The French government will offer honors and nearly €40 million ($47 million) in financial support to Algerian Muslims who aided French troops in the north African country’s independence war, an official said Tuesday.
The announcement by Genevieve Darrieussecq, Secretary of State to the Minister of Armies, comes weeks after French President Emmanuel Macron acknowledged for the first time in France's history that his country carried out systematic torture during the 1954-62 conflict.
"Yes, 56 years ago in Algeria, France in fact abandoned some of its own soldiers, some of its own citizens," Darrieussecq said, adding France had "failed in its duty to welcome or protect those who had fought for it”.
Macron – the first French president born after the Algerian conflict – has turned his attention to these “harkis”, an often derogatory term for the Algerian Muslims who helped the French in the brutal eight-year war of independence.

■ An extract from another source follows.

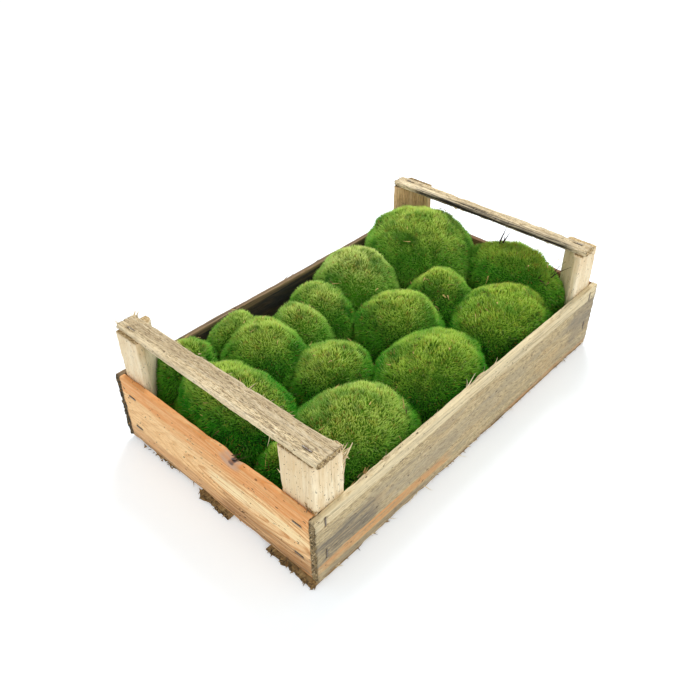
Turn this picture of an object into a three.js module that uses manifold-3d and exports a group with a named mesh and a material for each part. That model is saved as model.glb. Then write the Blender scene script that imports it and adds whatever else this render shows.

The financial support package will be awarded to the nearly 8,000 surviving harkis and their families over four years.
Only 60,000 of the 150,000 Algerians recruited by the French army as auxiliaries during the war managed to move to France, where they lived in poverty and faced discrimination.
The tens of thousands left behind in Algeria, considered traitors by the new regime, faced bloody reprisals.
Macron caused controversy during last year’s presidential campaign by declaring that France’s colonization of Algeria was a "crime against humanity" before backtracking on his comments, calling for "neither denial nor repentance" over France’s colonial history, adding: "We cannot remain trapped in the past."